**AIM:**
All of the entries need to be written out again, exactly as they are.

**SOURCE RECORDS:**
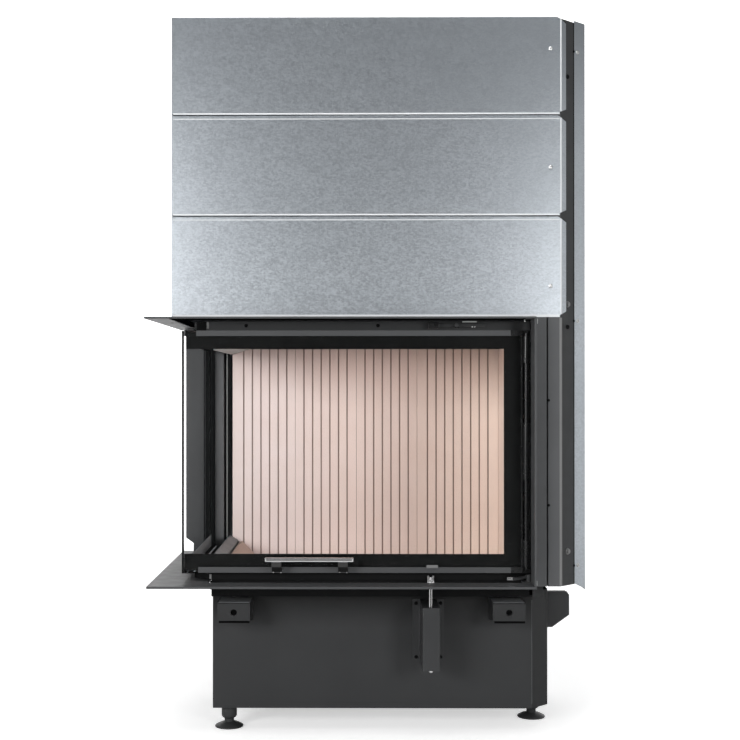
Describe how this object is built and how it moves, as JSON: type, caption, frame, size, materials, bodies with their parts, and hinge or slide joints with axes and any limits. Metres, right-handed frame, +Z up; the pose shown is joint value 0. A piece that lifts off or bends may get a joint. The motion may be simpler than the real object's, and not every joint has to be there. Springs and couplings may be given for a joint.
{
  "type": "built-in fireplace insert",
  "caption": "Built-in corner fireplace insert with a vertically sliding glazed door, galvanised door housing, fireclay lining and an adjustable base.",
  "frame": {"origin": "on the floor under the middle of the overall box", "axes": "+Z up, +X to the right as seen from the front, +Y from the front to the back"},
  "size_m": [0.8636, 0.6506, 1.428],
  "materials": {
    "steel": "matt heat-resistant paint",
    "galvanised": "galvanised, fine spangle",
    "fireclay": "matt fired clay",
    "glass": "clear ceramic glass",
    "stainless": "polished",
    "beam_steel": "satin dark grey",
    "rope": "stranded wire",
    "ballast": "raw"
  },
  "bodies": {
    "insert": {"base_front": "steel", "base_left": "steel", "base_right": "steel", "base_rear": "steel", "bracket_left": "steel", "bracket_right": "steel", "side_bracket": "steel", "damper_housing": "steel", "firebox_tray": "steel", "firebox_right": "steel", "firebox_rear": "steel", "lintel_front": "steel", "lintel_left": "steel", "firebox_roof": "steel", "trim_lower": "steel", "trim_upper": "steel", "trim_right": "steel", "trim_rear": "steel", "column_right": "steel", "column_rear": "steel", "edge_rail_front": "steel", "edge_rail_left": "steel", "side_cover_right": "galvanised", "side_cover_rear": "galvanised", "cover_front_1": "galvanised", "cover_front_2": "galvanised", "cover_front_3": "galvanised", "cover_left": "galvanised", "lining_rear_1": "fireclay", "lining_rear_2": "fireclay", "lining_rear_3": "fireclay", "lining_rear_4": "fireclay", "lining_right": "fireclay", "ramp_front": "fireclay", "ramp_left": "fireclay", "hearth": "fireclay", "baffle": "fireclay"},
    "door_frame": {"frame_beam_upper": "beam_steel", "frame_beam_lower": "beam_steel", "hinge_post": "beam_steel", "rear_stile": "beam_steel", "side_glass": "glass", "rope_right": "rope", "rope_rear": "rope"},
    "door_leaf": {"front_glass": "glass", "door_rail_upper": "beam_steel", "door_rail_lower": "beam_steel", "hinge_stile": "beam_steel", "handle": "stainless"},
    "lock_bar": {"lock_bar": "beam_steel"},
    "air_lever": {"air_lever": "steel"},
    "damper_rod": {"damper_rod": "stainless"},
    "pulley_right": {"pulley_right": "ballast"},
    "pulley_rear": {"pulley_rear": "ballast"},
    "counterweight_right": {"counterweight_right": "ballast"},
    "counterweight_rear": {"counterweight_rear": "ballast"},
    "foot_front_left": {"foot_front_left": "steel"},
    "foot_front_right": {"foot_front_right": "steel"},
    "foot_rear_left": {"foot_rear_left": "steel"},
    "foot_rear_right": {"foot_rear_right": "steel"}
  },
  "joints": [
    {"name": "door_lift", "type": "slide", "parent": "insert", "child": "door_frame", "axis": [0, 0, 1], "range_m": [0, 0.45], "deforming": ["rope_right", "rope_rear"]},
    {"name": "door_swing", "type": "hinge", "parent": "door_frame", "child": "door_leaf", "pos_m": [0.30985, -0.2553, 0.58], "axis": [0, 0, -1], "range_deg": [-90, 0]},
    {"name": "lock_slide", "type": "slide", "parent": "door_frame", "child": "lock_bar", "axis": [1, 0, 0], "range_m": [0, 0.035]},
    {"name": "lever_swing", "type": "hinge", "parent": "insert", "child": "air_lever", "pos_m": [0.31465, -0.2493, 0.328], "axis": [0, 0, 1], "range_deg": [0, 30]},
    {"name": "damper_pull", "type": "slide", "parent": "insert", "child": "damper_rod", "axis": [0, 0, 1], "range_m": [-0.04, 0]},
    {"name": "weight_right_drop", "type": "slide", "parent": "insert", "child": "counterweight_right", "axis": [0, 0, 1], "range_m": [-0.45, 0]},
    {"name": "weight_rear_drop", "type": "slide", "parent": "insert", "child": "counterweight_rear", "axis": [0, 0, 1], "range_m": [-0.45, 0]},
    {"name": "pulley_right_turn", "type": "hinge", "parent": "insert", "child": "pulley_right", "pos_m": [0.35005, -0.2283, 1.375], "axis": [0, 1, 0], "range_deg": [0, 660]},
    {"name": "pulley_rear_turn", "type": "hinge", "parent": "insert", "child": "pulley_rear", "pos_m": [-0.33585, 0.2435, 1.375], "axis": [-1, 0, 0], "range_deg": [0, 660]},
    {"name": "foot_front_left_screw", "type": "slide", "parent": "insert", "child": "foot_front_left", "axis": [0, 0, -1], "range_m": [0, 0.03]},
    {"name": "foot_front_right_screw", "type": "slide", "parent": "insert", "child": "foot_front_right", "axis": [0, 0, -1], "range_m": [0, 0.03]},
    {"name": "foot_rear_left_screw", "type": "slide", "parent": "insert", "child": "foot_rear_left", "axis": [0, 0, -1], "range_m": [0, 0.03]},
    {"name": "foot_rear_right_screw", "type": "slide", "parent": "insert", "child": "foot_rear_right", "axis": [0, 0, -1], "range_m": [0, 0.03]}
  ],
  "couplings": [
    {"joint": "weight_right_drop", "follows": "door_lift", "ratio": -1},
    {"joint": "weight_rear_drop", "follows": "door_lift", "ratio": -1},
    {"joint": "pulley_right_turn", "follows": "door_lift", "rad_per_m": 25.063},
    {"joint": "pulley_rear_turn", "follows": "door_lift", "rad_per_m": 25.063}
  ]
}
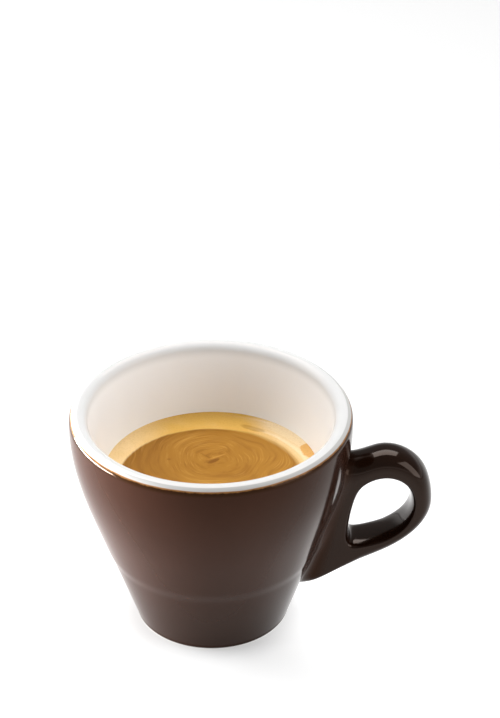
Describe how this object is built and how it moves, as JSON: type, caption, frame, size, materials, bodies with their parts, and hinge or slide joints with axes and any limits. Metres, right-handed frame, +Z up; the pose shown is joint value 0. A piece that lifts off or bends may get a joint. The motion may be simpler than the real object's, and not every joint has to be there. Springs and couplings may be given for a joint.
{
  "type": "espresso shot in a cup",
  "caption": "Espresso with golden crema in a thick-walled tulip cup, brown glazed outside and white inside, with a broad ear handle.",
  "frame": {"origin": "centre of the cup's flat underside", "axes": "+Z up along the cup's axis, +X through the handle"},
  "size_m": [0.0853, 0.0662, 0.056],
  "materials": {
    "brown_glaze": "glossy dark brown glaze outside, glossy warm white glaze inside and over the lip",
    "crema": "fine wet foam, golden at the wall and darker with swirled streaks in the middle"
  },
  "bodies": {
    "root": {"cup": "brown_glaze", "espresso": "crema"}
  },
  "joints": []
}
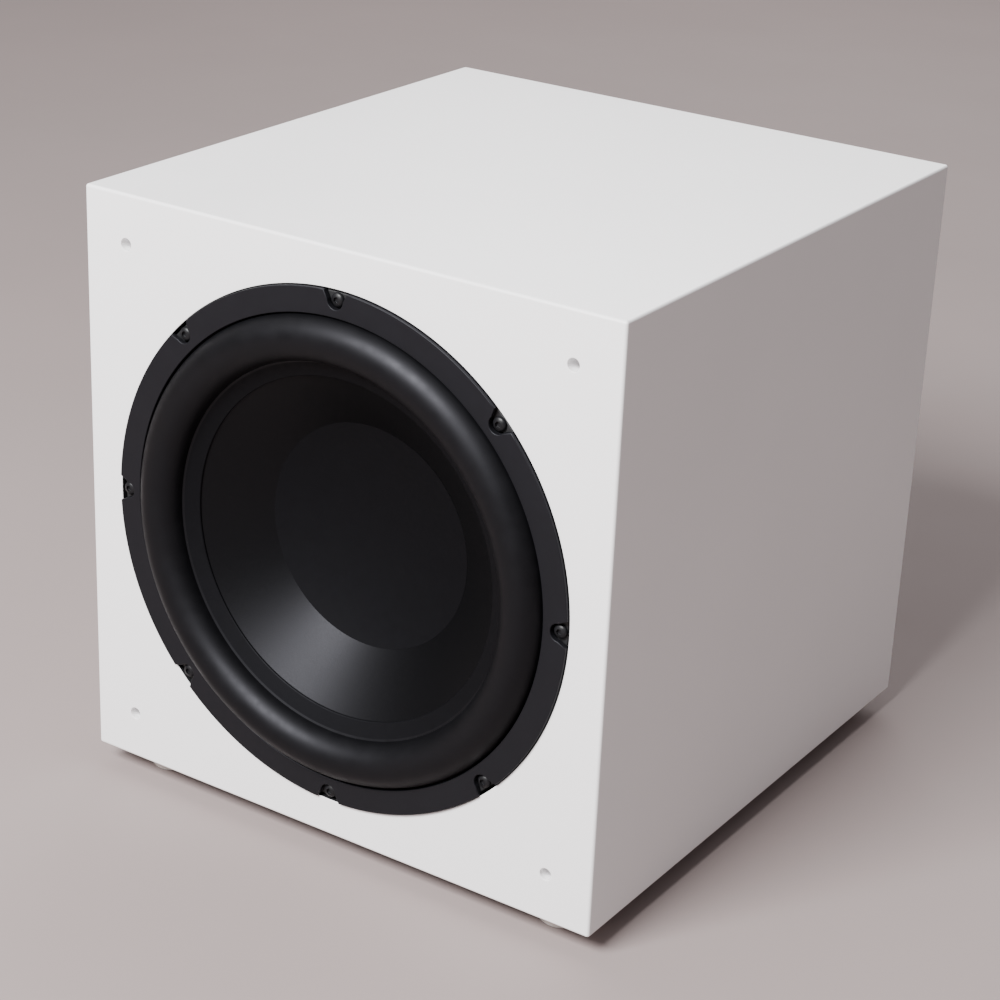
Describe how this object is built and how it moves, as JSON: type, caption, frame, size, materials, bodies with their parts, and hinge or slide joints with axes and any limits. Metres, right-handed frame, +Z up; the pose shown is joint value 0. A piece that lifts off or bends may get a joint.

**COMPLETE RESPONSE:**
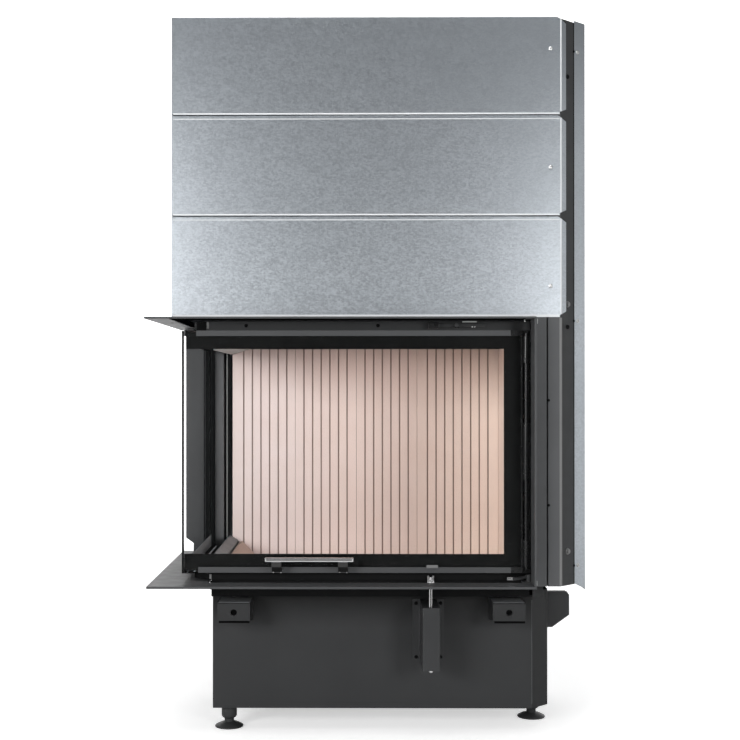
Describe how this object is built and how it moves, as JSON: type, caption, frame, size, materials, bodies with their parts, and hinge or slide joints with axes and any limits. Metres, right-handed frame, +Z up; the pose shown is joint value 0. A piece that lifts off or bends may get a joint. The motion may be simpler than the real object's, and not every joint has to be there. Springs and couplings may be given for a joint.
{
  "type": "built-in fireplace insert",
  "caption": "Built-in corner fireplace insert with a vertically sliding glazed door, galvanised door housing, fireclay lining and an adjustable base.",
  "frame": {"origin": "on the floor under the middle of the overall box", "axes": "+Z up, +X to the right as seen from the front, +Y from the front to the back"},
  "size_m": [0.8636, 0.6506, 1.428],
  "materials": {
    "steel": "matt heat-resistant paint",
    "galvanised": "galvanised, fine spangle",
    "fireclay": "matt fired clay",
    "glass": "clear ceramic glass",
    "stainless": "polished",
    "beam_steel": "satin dark grey",
    "rope": "stranded wire",
    "ballast": "raw"
  },
  "bodies": {
    "insert": {"base_front": "steel", "base_left": "steel", "base_right": "steel", "base_rear": "steel", "bracket_left": "steel", "bracket_right": "steel", "side_bracket": "steel", "damper_housing": "steel", "firebox_tray": "steel", "firebox_right": "steel", "firebox_rear": "steel", "lintel_front": "steel", "lintel_left": "steel", "firebox_roof": "steel", "trim_lower": "steel", "trim_upper": "steel", "trim_right": "steel", "trim_rear": "steel", "column_right": "steel", "column_rear": "steel", "edge_rail_front": "steel", "edge_rail_left": "steel", "side_cover_right": "galvanised", "side_cover_rear": "galvanised", "cover_front_1": "galvanised", "cover_front_2": "galvanised", "cover_front_3": "galvanised", "cover_left": "galvanised", "lining_rear_1": "fireclay", "lining_rear_2": "fireclay", "lining_rear_3": "fireclay", "lining_rear_4": "fireclay", "lining_right": "fireclay", "ramp_front": "fireclay", "ramp_left": "fireclay", "hearth": "fireclay", "baffle": "fireclay"},
    "door_frame": {"frame_beam_upper": "beam_steel", "frame_beam_lower": "beam_steel", "hinge_post": "beam_steel", "rear_stile": "beam_steel", "side_glass": "glass", "rope_right": "rope", "rope_rear": "rope"},
    "door_leaf": {"front_glass": "glass", "door_rail_upper": "beam_steel", "door_rail_lower": "beam_steel", "hinge_stile": "beam_steel", "handle": "stainless"},
    "lock_bar": {"lock_bar": "beam_steel"},
    "air_lever": {"air_lever": "steel"},
    "damper_rod": {"damper_rod": "stainless"},
    "pulley_right": {"pulley_right": "ballast"},
    "pulley_rear": {"pulley_rear": "ballast"},
    "counterweight_right": {"counterweight_right": "ballast"},
    "counterweight_rear": {"counterweight_rear": "ballast"},
    "foot_front_left": {"foot_front_left": "steel"},
    "foot_front_right": {"foot_front_right": "steel"},
    "foot_rear_left": {"foot_rear_left": "steel"},
    "foot_rear_right": {"foot_rear_right": "steel"}
  },
  "joints": [
    {"name": "door_lift", "type": "slide", "parent": "insert", "child": "door_frame", "axis": [0, 0, 1], "range_m": [0, 0.45], "deforming": ["rope_right", "rope_rear"]},
    {"name": "door_swing", "type": "hinge", "parent": "door_frame", "child": "door_leaf", "pos_m": [0.30985, -0.2553, 0.58], "axis": [0, 0, -1], "range_deg": [-90, 0]},
    {"name": "lock_slide", "type": "slide", "parent": "door_frame", "child": "lock_bar", "axis": [1, 0, 0], "range_m": [0, 0.035]},
    {"name": "lever_swing", "type": "hinge", "parent": "insert", "child": "air_lever", "pos_m": [0.31465, -0.2493, 0.328], "axis": [0, 0, 1], "range_deg": [0, 30]},
    {"name": "damper_pull", "type": "slide", "parent": "insert", "child": "damper_rod", "axis": [0, 0, 1], "range_m": [-0.04, 0]},
    {"name": "weight_right_drop", "type": "slide", "parent": "insert", "child": "counterweight_right", "axis": [0, 0, 1], "range_m": [-0.45, 0]},
    {"name": "weight_rear_drop", "type": "slide", "parent": "insert", "child": "counterweight_rear", "axis": [0, 0, 1], "range_m": [-0.45, 0]},
    {"name": "pulley_right_turn", "type": "hinge", "parent": "insert", "child": "pulley_right", "pos_m": [0.35005, -0.2283, 1.375], "axis": [0, 1, 0], "range_deg": [0, 660]},
    {"name": "pulley_rear_turn", "type": "hinge", "parent": "insert", "child": "pulley_rear", "pos_m": [-0.33585, 0.2435, 1.375], "axis": [-1, 0, 0], "range_deg": [0, 660]},
    {"name": "foot_front_left_screw", "type": "slide", "parent": "insert", "child": "foot_front_left", "axis": [0, 0, -1], "range_m": [0, 0.03]},
    {"name": "foot_front_right_screw", "type": "slide", "parent": "insert", "child": "foot_front_right", "axis": [0, 0, -1], "range_m": [0, 0.03]},
    {"name": "foot_rear_left_screw", "type": "slide", "parent": "insert", "child": "foot_rear_left", "axis": [0, 0, -1], "range_m": [0, 0.03]},
    {"name": "foot_rear_right_screw", "type": "slide", "parent": "insert", "child": "foot_rear_right", "axis": [0, 0, -1], "range_m": [0, 0.03]}
  ],
  "couplings": [
    {"joint": "weight_right_drop", "follows": "door_lift", "ratio": -1},
    {"joint": "weight_rear_drop", "follows": "door_lift", "ratio": -1},
    {"joint": "pulley_right_turn", "follows": "door_lift", "rad_per_m": 25.063},
    {"joint": "pulley_rear_turn", "follows": "door_lift", "rad_per_m": 25.063}
  ]
}
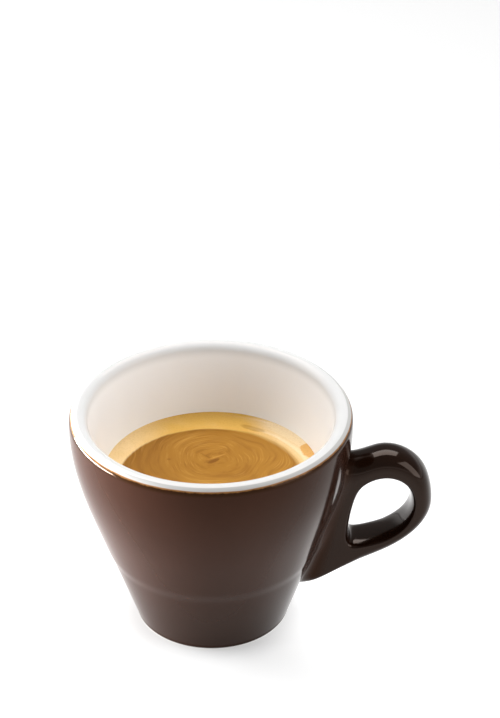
Describe how this object is built and how it moves, as JSON: type, caption, frame, size, materials, bodies with their parts, and hinge or slide joints with axes and any limits. Metres, right-handed frame, +Z up; the pose shown is joint value 0. A piece that lifts off or bends may get a joint. The motion may be simpler than the real object's, and not every joint has to be there. Springs and couplings may be given for a joint.
{
  "type": "espresso shot in a cup",
  "caption": "Espresso with golden crema in a thick-walled tulip cup, brown glazed outside and white inside, with a broad ear handle.",
  "frame": {"origin": "centre of the cup's flat underside", "axes": "+Z up along the cup's axis, +X through the handle"},
  "size_m": [0.0853, 0.0662, 0.056],
  "materials": {
    "brown_glaze": "glossy dark brown glaze outside, glossy warm white glaze inside and over the lip",
    "crema": "fine wet foam, golden at the wall and darker with swirled streaks in the middle"
  },
  "bodies": {
    "root": {"cup": "brown_glaze", "espresso": "crema"}
  },
  "joints": []
}
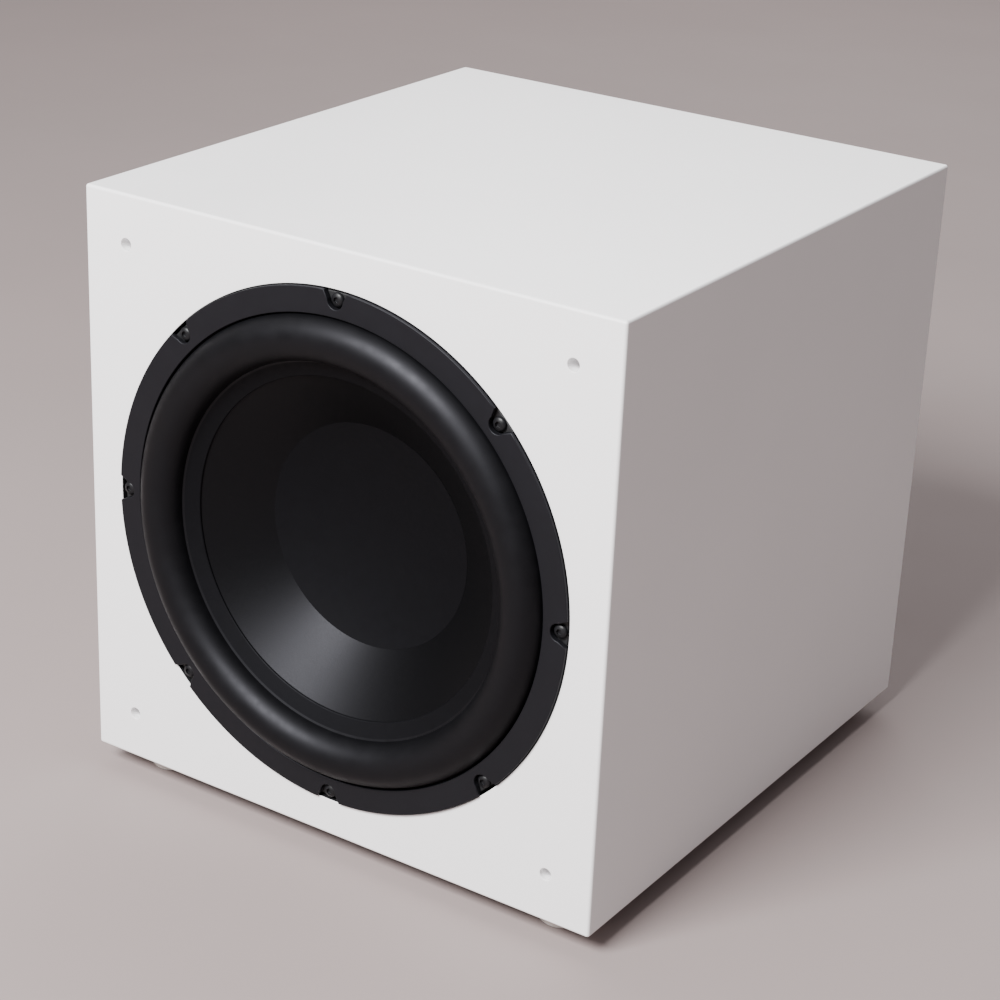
Describe how this object is built and how it moves, as JSON: type, caption, frame, size, materials, bodies with their parts, and hinge or slide joints with axes and any limits. Metres, right-handed frame, +Z up; the pose shown is joint value 0. A piece that lifts off or bends may get a joint.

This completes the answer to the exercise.